Christmas through the eyes of a preteen

How long should we keep up the story of Santa with our preteen?

Alex believes it is right to give to the poor and to the less fortunate. She believes everyone should have the same basic rights as others. She believes everyone deserves to have a friend. She believes she can be anything she wants when she grows up. I don’t think she believes in Santa.

The past few years, she started asking us if Santa is real because kids at school were telling her differently. We asked her each time if she believes and without hesitation, she said “yes”. We always told her that he is real then and went on about our Christmas preparations. This time was different.

“Mom?”

“Yes, dear?”

“Is Santa real? She said and hesitated for a long time. Waiting.

“Do you believe Santa is real?” I answered with my same standard answer that I had every year.

She hesitated again and looked embarrassed when she answered.

“I don’t know. Everyone says he isn’t real and he is really my parents.”

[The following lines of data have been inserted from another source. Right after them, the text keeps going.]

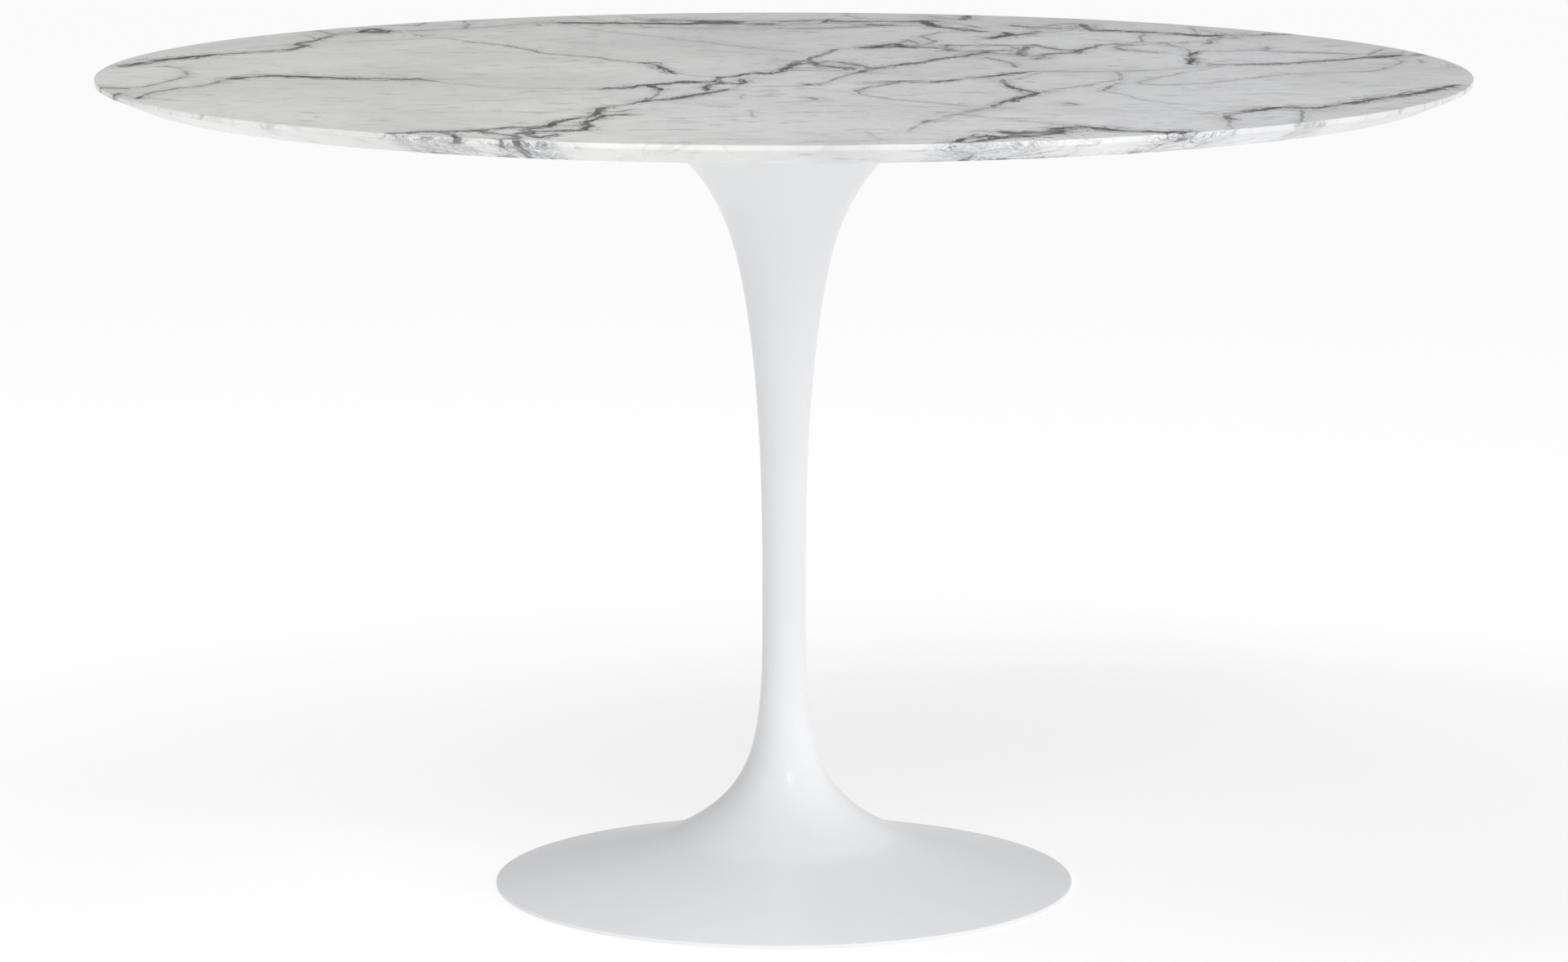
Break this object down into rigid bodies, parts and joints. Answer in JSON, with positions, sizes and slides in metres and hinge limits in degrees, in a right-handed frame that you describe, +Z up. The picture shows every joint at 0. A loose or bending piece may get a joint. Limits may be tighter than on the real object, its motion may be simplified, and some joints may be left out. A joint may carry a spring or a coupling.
{
  "type": "round pedestal table",
  "caption": "Round dining table: a thin bevelled marble slab on a white trumpet-shaped pedestal with a wide round foot.",
  "frame": {"origin": "on the floor, at the middle of the foot", "axes": "+Z up along the pedestal's axis; the table is round, so X and Y only set where the fasteners sit"},
  "size_m": [1.1992, 1.2, 0.726],
  "materials": {
    "marble": "polished white marble with grey and ochre veins",
    "lacquer": "smooth satin-gloss white coating",
    "plywood": "clear-sealed birch plywood",
    "black_steel": "fine black powder coat",
    "zinc": "bright zinc plate",
    "brass": "turned, uncoated",
    "iron": "as cast, black varnish",
    "rubber": "matte black"
  },
  "bodies": {
    "root": {"marble_top": "marble", "backing_disc": "plywood", "mounting_plate": "black_steel", "pedestal_casting": "lacquer", "floor_ring": "rubber", "ballast_ring": "iron", "under_cover": "black_steel", "threaded_insert_1": "brass", "threaded_insert_2": "brass", "threaded_insert_3": "brass", "threaded_insert_4": "brass", "threaded_insert_5": "brass", "threaded_insert_6": "brass", "top_washer_1": "zinc", "top_washer_2": "zinc", "top_washer_3": "zinc", "top_washer_4": "zinc", "top_washer_5": "zinc", "top_washer_6": "zinc", "top_screw_1": "zinc", "top_screw_2": "zinc", "top_screw_3": "zinc", "top_screw_4": "zinc", "top_screw_5": "zinc", "top_screw_6": "zinc", "plate_screw_1": "zinc", "plate_screw_2": "zinc", "plate_screw_3": "zinc", "plate_screw_4": "zinc", "plate_screw_5": "zinc", "plate_screw_6": "zinc", "ballast_bolt_1": "zinc", "ballast_bolt_2": "zinc", "ballast_bolt_3": "zinc", "ballast_bolt_4": "zinc", "cover_screw_1": "black_steel", "cover_screw_2": "black_steel", "cover_screw_3": "black_steel", "cover_screw_4": "black_steel"}
  },
  "joints": []
}
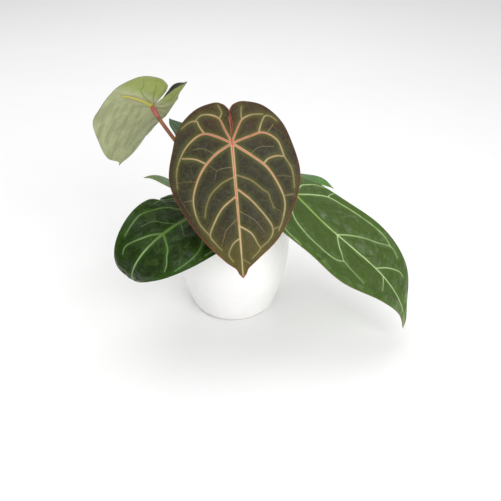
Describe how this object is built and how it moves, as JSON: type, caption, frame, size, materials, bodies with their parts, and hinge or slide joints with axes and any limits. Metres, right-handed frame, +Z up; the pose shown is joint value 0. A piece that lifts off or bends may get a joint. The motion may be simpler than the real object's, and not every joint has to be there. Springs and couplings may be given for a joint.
{
  "type": "potted anthurium plant",
  "caption": "Aroid house plant with large heart-shaped, strongly veined leaves on arching stalks, in potting mix in a plastic grower's pot inside a round white ceramic pot.",
  "frame": {"origin": "middle of the ceramic pot's foot, on the surface that it stands on", "axes": "+Z up; the largest leaf at the front hangs towards -Y; the long leaf arches out towards +X"},
  "size_m": [0.3732, 0.2354, 0.2945],
  "materials": {
    "pot_ceramic": "white, soft satin glaze",
    "grower_pot_plastic": "thin black thermoformed plastic",
    "potting_mix": "damp bark chips and fibre, with white grains of perlite",
    "stem_tissue": "green-brown stem with dry papery scales and root stubs",
    "stalk_red": "smooth satin, reddish, pink below the blade",
    "stalk_green": "smooth satin, green flushed with bronze",
    "leaf_bronze": "near-matte, bronze-olive with cream to pink veins and a thin red margin",
    "leaf_dark_green": "glossy dark green with light green veins",
    "leaf_mid_green": "satin mid green with yellow-green veins",
    "leaf_pale_green": "pale sage, with raised yellow veins on the underside"
  },
  "bodies": {
    "root": {"decorative_pot": "pot_ceramic", "grower_pot": "grower_pot_plastic", "potting_mix": "potting_mix", "stem": "stem_tissue", "blade_front": "leaf_bronze", "stalk_front": "stalk_red", "blade_left": "leaf_dark_green", "stalk_left": "stalk_green", "blade_right": "leaf_mid_green", "stalk_right": "stalk_green", "blade_right_back": "leaf_mid_green", "stalk_right_back": "stalk_green", "blade_back_left": "leaf_pale_green", "stalk_back_left": "stalk_red", "blade_back": "leaf_dark_green", "stalk_back": "stalk_green", "blade_side": "leaf_pale_green", "stalk_side": "stalk_green"}
  },
  "joints": []
}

It was my turn to hesitate. I stared into her young child eyes wondering if I should destroy the story we had kept for 10 years. I wanted her to continue to believe not just because of the lie that is often told to kids to threaten them to be good because Santa is watching, but because I was not ready to let go of the magic in her little eyes as she listens in wonder for the bells from reindeer on the roof.

It has been said that believing in Santa is healthy for kids. It is also popular for kids to believe in this fairly overweight man with white hair who breaks into every chilsnowflaked’s house in the world one night out of the year. The Christmas stories about Santa, the Grinch and a reindeer with a red nose are watched each year on our TVs. Santa shows up in the malls and at the end of the Macy’s day parade at Thanksgiving each and every year. It’s a tradition most families participate in because it is fun and it has a good message.

Regardless of her belief or unbelief in Santa, she likes to play along with the story of the Elf on the Shelf. Her elf is named “Snowflake”. The elf shows up in new places each day and Alex needs to find her. The elf watches what Alex does during the day and reports back to Santa so that he will know if she has been good or bad. It’s a fun game for both her and us, as her parents, because it is fun to see her light up when she finds the elf. I don’t really want it to end.